AKP yıllardır bunu deniyor ve “Çamur at izi kalır” politikasıyla MHP Liderini ve partimizi karalama kampanyalarını sürdürüyor.
İktidar partisi, güdümündeki gazete ve televizyonlarla medya mensuplarını bu yolda kullanıyor.
Ama 11 senede iktidar partisinin eline geçen bir hiçtir.
Siz de kendinizi boşuna paralıyorsunuz.
MHP camiasının sizin gibilerin ürettiği palavralara karnı toktur.
Sizin gibi kalemini Başbakanlığın emrine tahsis etmiş kimseler, MHP’nin ve camiamızın ismetini kirletemez.
Ancak sizin yalan ve entrika dolu siyasetinizin eğer varsa vicdanınızda ne gibi kırılmalara yol açtığını merak ediyoruz.
Acaba başınızı yastığı koyduğunuzda; haklıyı haksız, doğruyu yanlış göstererek üstlendiğiniz vebalin hesabını iki cihanda nasıl vereceğinizin muhasebesini yapıyor musunuz?
Yaşınız genç, yol da yakınken kendi vicdanınızı sorgulayın ve otokritik yapmayı ihmal etmeyin.

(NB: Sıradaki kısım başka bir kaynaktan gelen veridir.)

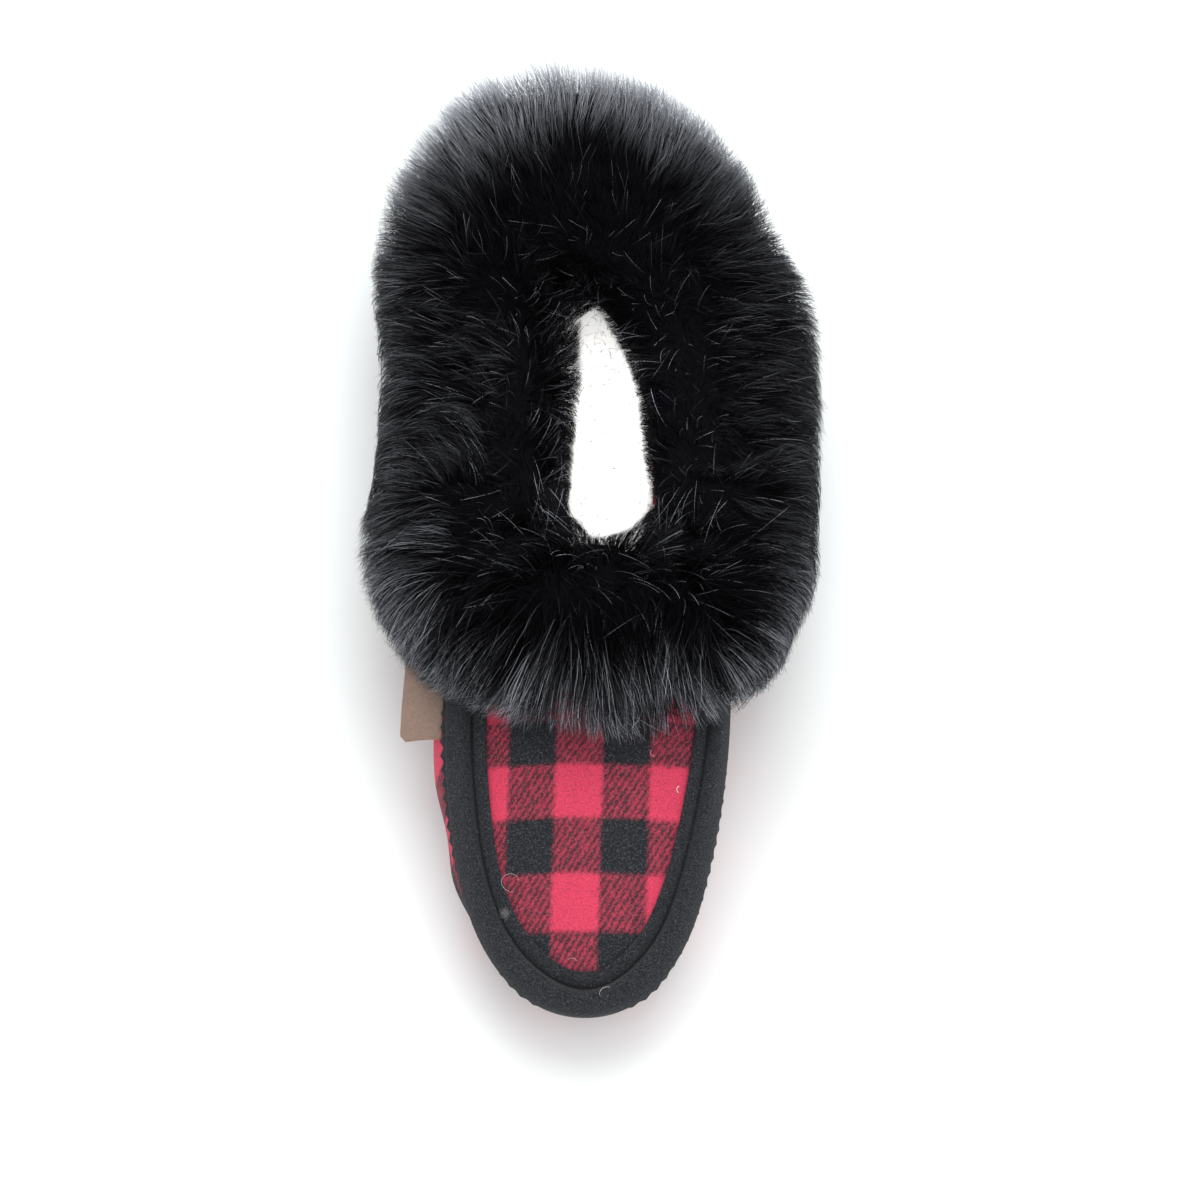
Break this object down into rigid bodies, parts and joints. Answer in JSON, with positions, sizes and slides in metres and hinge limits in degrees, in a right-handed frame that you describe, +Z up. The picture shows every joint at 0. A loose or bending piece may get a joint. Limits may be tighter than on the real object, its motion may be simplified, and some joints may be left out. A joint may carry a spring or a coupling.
{
  "type": "moccasin slipper",
  "caption": "Plaid wool moccasin slipper for the right foot with a felt-trimmed vamp plug, a deep black fur collar, a side label and a thin rubber sole.",
  "frame": {"origin": "on the floor under the middle of the slipper's bounding box", "axes": "+Y from toe to heel, +Z up, -X the outer side of the right foot"},
  "size_m": [0.147, 0.2959, 0.0889],
  "materials": {
    "outsole_rubber": "matt moulded rubber",
    "fleece": "short cream fleece pile",
    "plaid_wool": "brushed wool twill in red and black checks",
    "black_felt": "dense black felt",
    "label_leather": "bare tan leather, fine grain",
    "black_fur": "long glossy black fur"
  },
  "bodies": {
    "root": {"outsole": "outsole_rubber", "insole": "fleece", "upper": "plaid_wool", "vamp_plug": "plaid_wool", "felt_trim": "black_felt", "pinked_strip": "black_felt", "side_label": "label_leather", "fur_collar": "black_fur"}
  },
  "joints": []
}
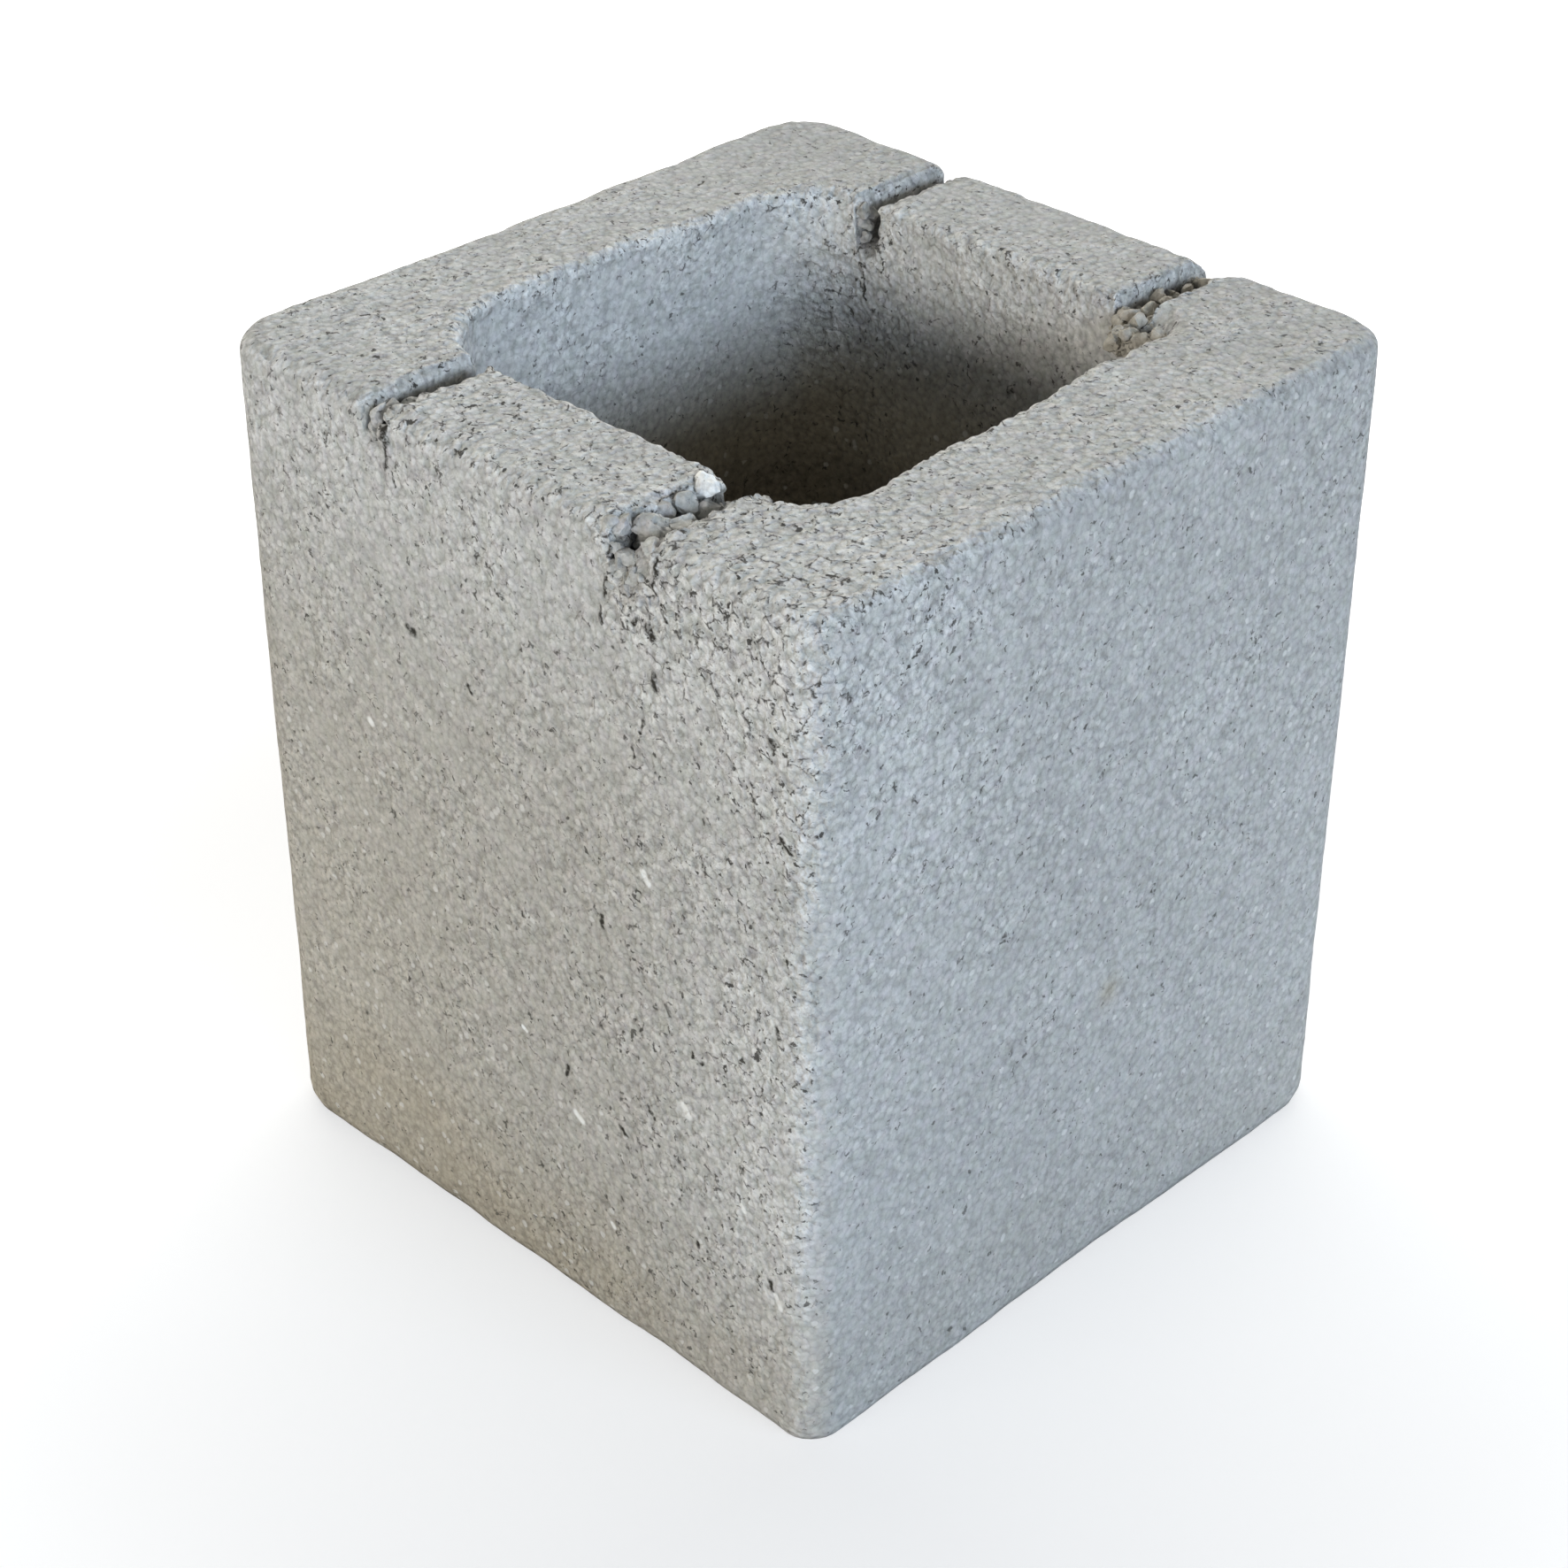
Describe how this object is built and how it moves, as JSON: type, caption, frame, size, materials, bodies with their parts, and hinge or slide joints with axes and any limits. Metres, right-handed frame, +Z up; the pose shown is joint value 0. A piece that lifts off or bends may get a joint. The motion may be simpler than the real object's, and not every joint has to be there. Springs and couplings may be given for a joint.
{
  "type": "pillar formwork block",
  "caption": "Hollow square block of dry-cast concrete with a shaft right through it and slots in the rim of two walls, stacked as lost formwork for a pillar.",
  "frame": {"origin": "middle of the foot face, at the foot's level", "axes": "+Z up along the shaft towards the slotted rim, +Y across the two walls with slots, +X across the two plain walls"},
  "size_m": [0.2, 0.2, 0.23],
  "materials": {
    "dry_cast_concrete": "rough grey dry-cast concrete with small pits, hairline fissures and pale grains"
  },
  "bodies": {
    "root": {"pillar_block": "dry_cast_concrete"}
  },
  "joints": []
}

Sizi genç yaşta pohpohlayarak medya silahşoru yapmak isteyenlerin oyunlarına gelmeyin; kötü şöhretin meslek hayatınıza da zarar vereceğini aklınızdan çıkarmayın.
Gazetecilik mesleğinde en kötü yaftanın yandaş yazarlık olduğunu unutmayın.
Yalanla imanın asla bir araya gelmeyeceğine dair hakikat, AKP’nin çanak antenine dönmüş kulaklarınıza küpe olsun.
İktidarın değil; halkın, hakkın ve hakikatlerin sesi olun.